From: NeilBrown <neilb@suse.de>
To: Shaohua Li <shli@kernel.org>
Cc: linux-raid@vger.kernel.org, axboe@kernel.dk,
dan.j.williams@intel.com, shli@fusionio.com
Subject: Re: [patch 08/10 v3] raid5: make_request use batch stripe release
Date: Mon, 2 Jul 2012 12:31:12 +1000 [thread overview]
Message-ID: <20120702123112.795e1db3@notabene.brown> (raw)
In-Reply-To: <20120625072702.921605418@kernel.org>
[-- Attachment #1: Type: text/plain, Size: 9493 bytes --]
On Mon, 25 Jun 2012 15:24:55 +0800 Shaohua Li <shli@kernel.org> wrote:
> make_request() does stripe release for every stripe and the stripe usually has
> count 1, which makes previous release_stripe() optimization not work. In my
> test, this release_stripe() becomes the heaviest pleace to take
> conf->device_lock after previous patches applied.
>
> Below patch makes stripe release batch. All the stripes will be released in
> unplug. The STRIPE_ON_UNPLUG_LIST bit is to protect concurrent access stripe
> lru.
>
I've applied this patch, but I'm afraid I butchered it a bit first :-)
> @@ -3984,6 +3985,51 @@ static struct stripe_head *__get_priorit
> return sh;
> }
>
> +#define raid5_unplug_list(mdcb) (struct list_head *)(mdcb + 1)
I really don't like this sort of construct. It is much cleaner (I think) to
add to a structure by embedding it in a larger structure, then using
"container_of" to map from the inner to the outer structure. So I have
changed that.
> @@ -4114,7 +4161,14 @@ static void make_request(struct mddev *m
> if ((bi->bi_rw & REQ_SYNC) &&
> !test_and_set_bit(STRIPE_PREREAD_ACTIVE, &sh->state))
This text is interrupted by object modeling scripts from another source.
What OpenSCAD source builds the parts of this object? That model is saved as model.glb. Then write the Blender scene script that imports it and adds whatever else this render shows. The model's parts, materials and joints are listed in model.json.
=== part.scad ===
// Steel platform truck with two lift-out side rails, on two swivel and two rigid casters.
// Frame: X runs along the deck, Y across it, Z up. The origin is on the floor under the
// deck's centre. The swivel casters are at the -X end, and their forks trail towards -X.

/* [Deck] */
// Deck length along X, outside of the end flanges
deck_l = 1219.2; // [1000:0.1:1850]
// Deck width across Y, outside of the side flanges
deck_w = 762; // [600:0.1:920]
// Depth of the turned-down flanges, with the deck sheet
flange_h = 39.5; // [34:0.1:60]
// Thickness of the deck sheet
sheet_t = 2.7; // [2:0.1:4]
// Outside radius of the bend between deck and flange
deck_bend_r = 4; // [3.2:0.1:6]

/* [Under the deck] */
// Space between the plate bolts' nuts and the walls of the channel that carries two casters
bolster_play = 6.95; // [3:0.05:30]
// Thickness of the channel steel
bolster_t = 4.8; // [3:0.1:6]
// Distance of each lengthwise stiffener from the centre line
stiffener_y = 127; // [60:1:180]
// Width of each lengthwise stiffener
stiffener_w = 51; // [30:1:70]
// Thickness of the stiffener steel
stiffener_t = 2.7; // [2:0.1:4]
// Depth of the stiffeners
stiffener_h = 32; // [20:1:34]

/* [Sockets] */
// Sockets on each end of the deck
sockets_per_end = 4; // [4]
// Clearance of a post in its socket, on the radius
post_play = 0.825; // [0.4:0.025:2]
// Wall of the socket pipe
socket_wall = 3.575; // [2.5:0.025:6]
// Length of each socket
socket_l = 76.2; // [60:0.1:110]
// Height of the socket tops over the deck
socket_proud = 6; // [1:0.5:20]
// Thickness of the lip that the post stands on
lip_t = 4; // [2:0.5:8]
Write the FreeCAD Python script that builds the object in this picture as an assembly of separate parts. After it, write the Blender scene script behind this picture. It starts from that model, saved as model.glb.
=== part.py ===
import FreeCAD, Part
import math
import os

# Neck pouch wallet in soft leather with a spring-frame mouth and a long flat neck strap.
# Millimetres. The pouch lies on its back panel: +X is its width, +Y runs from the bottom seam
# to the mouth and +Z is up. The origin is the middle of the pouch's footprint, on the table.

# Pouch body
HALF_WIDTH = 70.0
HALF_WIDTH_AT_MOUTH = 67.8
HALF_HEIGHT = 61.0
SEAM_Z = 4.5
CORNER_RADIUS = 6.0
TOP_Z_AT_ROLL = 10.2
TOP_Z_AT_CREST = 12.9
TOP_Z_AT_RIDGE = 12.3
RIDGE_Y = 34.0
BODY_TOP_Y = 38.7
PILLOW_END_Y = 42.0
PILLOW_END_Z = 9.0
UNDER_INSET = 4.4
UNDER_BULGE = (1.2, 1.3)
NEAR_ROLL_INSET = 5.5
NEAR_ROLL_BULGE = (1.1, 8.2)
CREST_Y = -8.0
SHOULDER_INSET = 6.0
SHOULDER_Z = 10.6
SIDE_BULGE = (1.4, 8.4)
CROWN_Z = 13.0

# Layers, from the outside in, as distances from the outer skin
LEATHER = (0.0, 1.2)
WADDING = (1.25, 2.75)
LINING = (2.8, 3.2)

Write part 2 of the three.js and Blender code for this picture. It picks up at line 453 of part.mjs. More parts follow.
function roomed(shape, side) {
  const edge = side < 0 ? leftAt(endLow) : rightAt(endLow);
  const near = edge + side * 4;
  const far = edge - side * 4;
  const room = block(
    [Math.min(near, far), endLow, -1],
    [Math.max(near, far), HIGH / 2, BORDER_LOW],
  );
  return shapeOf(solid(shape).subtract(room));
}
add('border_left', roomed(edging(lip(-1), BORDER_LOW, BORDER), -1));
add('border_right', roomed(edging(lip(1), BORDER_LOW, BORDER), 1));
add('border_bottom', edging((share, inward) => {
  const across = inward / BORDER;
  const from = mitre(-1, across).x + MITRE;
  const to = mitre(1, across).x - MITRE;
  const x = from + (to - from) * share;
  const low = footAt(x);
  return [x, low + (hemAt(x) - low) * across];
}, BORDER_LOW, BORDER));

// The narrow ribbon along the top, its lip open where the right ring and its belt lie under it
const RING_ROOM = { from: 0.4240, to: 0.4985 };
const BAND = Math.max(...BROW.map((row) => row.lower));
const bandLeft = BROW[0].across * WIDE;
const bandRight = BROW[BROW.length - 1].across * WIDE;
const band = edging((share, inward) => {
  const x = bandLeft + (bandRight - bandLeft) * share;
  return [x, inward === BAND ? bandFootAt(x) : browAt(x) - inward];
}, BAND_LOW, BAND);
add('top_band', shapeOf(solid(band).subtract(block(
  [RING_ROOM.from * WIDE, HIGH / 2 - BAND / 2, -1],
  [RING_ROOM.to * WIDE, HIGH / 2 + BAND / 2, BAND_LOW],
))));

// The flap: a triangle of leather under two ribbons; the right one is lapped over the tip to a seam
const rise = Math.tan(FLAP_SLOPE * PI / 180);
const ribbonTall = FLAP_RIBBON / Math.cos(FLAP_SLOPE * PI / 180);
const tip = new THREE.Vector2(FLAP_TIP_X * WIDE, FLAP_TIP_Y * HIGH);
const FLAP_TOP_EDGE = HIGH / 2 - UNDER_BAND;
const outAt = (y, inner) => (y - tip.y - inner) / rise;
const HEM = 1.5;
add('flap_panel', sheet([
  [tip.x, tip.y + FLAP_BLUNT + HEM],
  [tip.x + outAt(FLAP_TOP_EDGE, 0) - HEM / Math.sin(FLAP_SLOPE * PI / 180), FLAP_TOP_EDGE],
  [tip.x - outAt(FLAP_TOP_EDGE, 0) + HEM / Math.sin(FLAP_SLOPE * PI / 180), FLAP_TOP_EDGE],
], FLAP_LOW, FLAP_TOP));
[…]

> atomic_inc(&conf->preread_active_stripes);
> - release_stripe(sh);
> + /*
> + * We must recheck here. schedule() might be called
> + * above which makes unplug invoked already, so the old
> + * mdcb is invalid
> + */
I agree that this is an important check, but as a 'schedule()' can
theoretically happen at any time that preempt isn't explicitly disabled, we
really need to be even more careful. So I have changed the md code to
disable preempt, and require the caller to re-enable preempt after it has
used the returned value.
The resulting serious should appear in my for-next shortly. However for
easier review I'll include two patches below. The first change
mddev_check_plugged to disable preemption.
The second is a diff against your patch which changes it to use an embedded
structure and container_of.
I haven't actually tested this yet, so there may be further changes.
Thanks,
NeilBrown
From 04b7dd7d0ad4a21622cad7c10821f914a8d9ccd3 Mon Sep 17 00:00:00 2001
From: NeilBrown <neilb@suse.de>
Date: Mon, 2 Jul 2012 12:14:49 +1000
Subject: [PATCH] md/plug: disable preempt when reported a plug is present.
As 'schedule' will unplug a queue, a plug added by
mddev_check_plugged is only valid until the next schedule().
So call preempt_disable before installing the plug, and require the
called to call preempt_enable once the value has been used.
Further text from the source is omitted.